We relied on Bellavista Lodge and our guide for an indication of sites to be visited. Nigel Wheatley’s “Where to Watch birds in South America” gives a flavour before you go, but doesn’t go into a great deal of detail regarding the area we covered.
The rainy season centres around February, but we still experienced the tail end of this – it is likely that the term rainy season here is purely relative and that the concept of a dry season is fictional. The rains were almost predictable, with fine weather in the mornings, and then cloud preceding rain in the afternoon. Only one day turned the tables on this, when heavy rain in the morning at Rio Silanche led to sun and high temperatures mid morning. Despite being more or less on the equator, the altitude kept the temperatures down to comfortable (sometimes cold at night), apart from when visiting the lowlands of Rio Silanche, when sun protection was needed.

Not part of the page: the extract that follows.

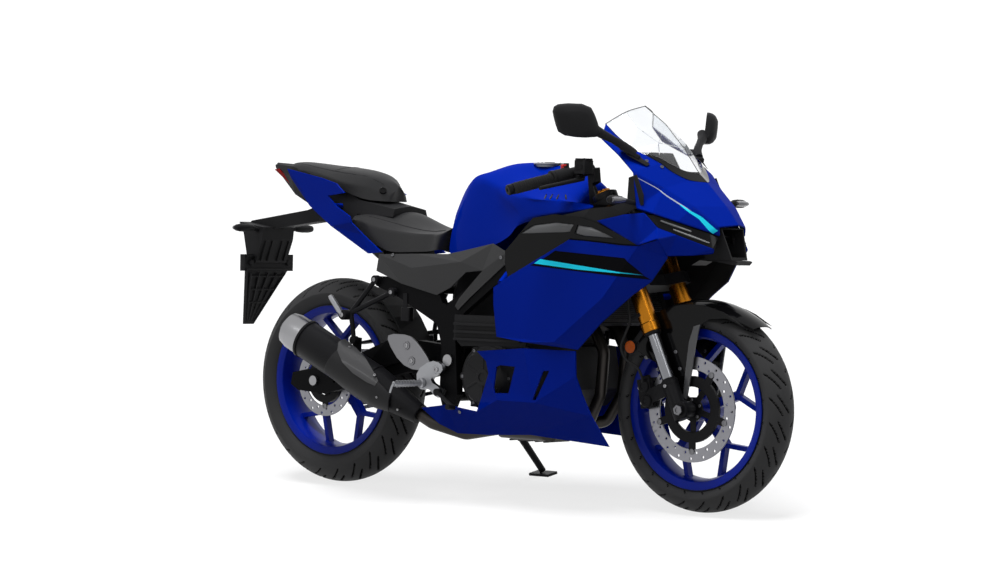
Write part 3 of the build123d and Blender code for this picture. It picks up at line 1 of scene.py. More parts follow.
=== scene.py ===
"""Looks of a sport motorcycle parked on its side stand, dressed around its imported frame.

Every piece is drawn in the upright machine's millimetres (x forward from the rear axle, y to the
rider's left, z up from the ground) and leaned onto the stand by one matrix.
"""

from __future__ import annotations

import logging
import math
from dataclasses import dataclass, field
from enum import Enum
from typing import Iterable, Sequence

import bmesh
import bpy
import numpy as np
from mathutils import Matrix, Vector
from mathutils.bvhtree import BVHTree

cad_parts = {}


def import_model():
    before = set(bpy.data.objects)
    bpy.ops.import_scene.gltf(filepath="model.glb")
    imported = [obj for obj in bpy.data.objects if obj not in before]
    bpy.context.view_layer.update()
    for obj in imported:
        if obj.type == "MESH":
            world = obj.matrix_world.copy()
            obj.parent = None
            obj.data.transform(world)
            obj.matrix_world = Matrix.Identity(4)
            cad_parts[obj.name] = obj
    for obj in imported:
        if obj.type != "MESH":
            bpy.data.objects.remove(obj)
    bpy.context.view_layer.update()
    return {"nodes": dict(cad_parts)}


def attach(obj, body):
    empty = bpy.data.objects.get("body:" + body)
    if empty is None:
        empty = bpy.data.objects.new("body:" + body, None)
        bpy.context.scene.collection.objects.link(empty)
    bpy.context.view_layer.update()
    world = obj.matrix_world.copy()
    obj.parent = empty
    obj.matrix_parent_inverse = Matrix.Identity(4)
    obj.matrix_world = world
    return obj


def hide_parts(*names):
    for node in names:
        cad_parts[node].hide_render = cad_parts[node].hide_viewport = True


LOG = logging.getLogger("motorcycle")

Pair = tuple[float, float]
Pairs = tuple[Pair, ...]
Point = tuple[float, float, float]
Colour = tuple[float, float, float]
Triple = Sequence[float]
Tree = bpy.types.NodeTree
Socket = bpy.types.NodeSocket
RIGHT, LEFT, UP = (0, -1, 0), (0, 1, 0), (0, 0, 1)


# ---------------------------------------------------------------- stance and camera
@dataclass(frozen=True)
class Stance:
    """How the machine stands on the floor: leaned to its left, with its outline centred."""

    lean_deg: float = 10.0
    crown_mm: float = 76.0
    centre_x: float = 628.0
    centre_y: float = 168.3

    @property
    def lean(self) -> float:
        """The lean in radians."""
        return math.radians(self.lean_deg)

    @property
    def lift(self) -> float:
        """How far the tyres' round crowns raise the leaned machine."""
        return self.crown_mm * (1 - math.cos(self.lean))

    def matrix(self) -> Matrix:
        """Upright millimetres to parked metres."""
        shift = Matrix.Translation((-self.centre_x, -self.centre_y, self.lift))
        return Matrix.Scale(0.001, 4) @ shift @ Matrix.Rotation(-self.lean, 4, "X")

    def place(self, point: Triple) -> Vector:
        """One upright point in parked metres."""
        return self.matrix() @ Vector(point)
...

The high likelihood of rain means that rainwear is a definite benefit, and an umbrella additionally helps with keeping optics dry. Whilst Wellington boots were available at the lodge for the many muddy tracks that were encountered, a good pair of waterproof walking boots are preferable, since they are sufficient to copy with the wet, and also have additional traction on the slippery mud.
The locality is on the fringes of a malarial zone, making prophylactics worthwhile. Despite the height, mosquitoes do occur, and are even more numerous in the lowlands.